I’d read William Martin long before I met him. And while I could have guessed from that first great read – Back Bay – that William lived somewhere nearby, it wasn’t until a holiday party at the New England Mobile Book Fair that I realized that the New York Times bestselling author was a true local, active in the city and the literary scene. He’s got his next big book – Bound for Gold – out July 3, just in time for the beach! It’s an honor, therefore, to host him today on Five Questions.
How does a book start for you?
I‘ve written eleven – soon to be twelve – novels, and for every novel there has been a different source, a different inspiration that causes me to begin. That’s the big picture. The smaller picture for me is finding some unique way to get the story started. A good line of dialogue… a strange point of view… a powerful event like the San Francisco earthquake, which opened my latest, BOUND FOR GOLD. If you can get readers to turn the first page, you got ’em.
Who in your latest book has surprised you most – and why?
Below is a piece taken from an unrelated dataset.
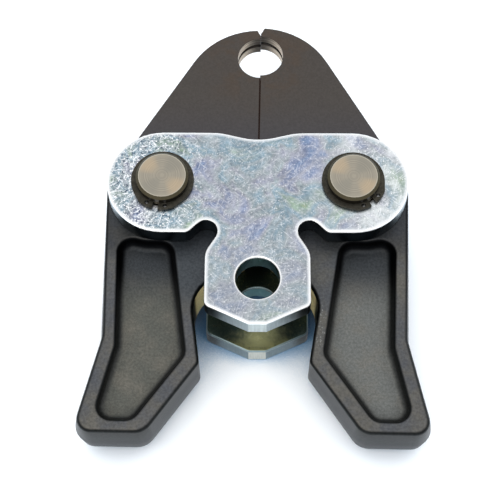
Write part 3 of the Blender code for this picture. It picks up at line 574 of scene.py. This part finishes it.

BOUND FOR GOLD was born of a screenplay that I wrote some forty years ago about an upper-crust Yankee and a street-wise Boston Irishman who team up in the Gold Rush. So I wasn’t too surprised by what the characters did in the first two acts of the story. But I always knew that there would be a third act if I ever returned to the material. And things things that the characters do in that last act surprised me. That Irish guy, though he is not the narrator, tries hard to take the book over. People remember him. That’s what I want.
When and/or where is your latest book set and is there a story behind that setting?
BOUND FOR GOLD takes place in 1849–50, during the California Gold Rush, and in present day San Francisco.
What are you working on now?
A WWII thriller. I should be done in a few months.
Which question didn’t I ask you that I should have?
What’s your motto? This is supposed to be fun. Not for you. For the reader.
William Martin is the New York Times bestselling author of eleven novels, a PBS documentary, book reviews, magazine articles, and a cult-classic horror movie, too. His first Peter Fallon novel, Back Bay, established him as “a master storyteller.” He has been following the lives of the great and anonymous in American history ever since, taking readers from the Mayflower in Cape Cod to Ford’s Theater in The Lincoln Letter to the South Tower on 9/11 in City of Dreams. His latest, Bound for Gold, sweeps readers back to California in the legendary year of 1849 and “solidifies his claim as king of the historical thriller” (Providence Journal). He was the 2005 recipient of the prestigious New England Book Award, given to an author “whose body of work stands as a significant contribution to the culture of the region.” In 2015, the USS Constitution Museum gave him the Samuel Eliot Morison Award, for “patriotic pride, artful scholarship, and an eclectic interest in the sea and things maritime.” And in 2018, the Mystery Writers of America (New England Chapter) gave him the Robert B. Parker Award. He serves on the boards of many of Boston’s historical and cultural organizations, lives near Boston with his wife, and has three grown children.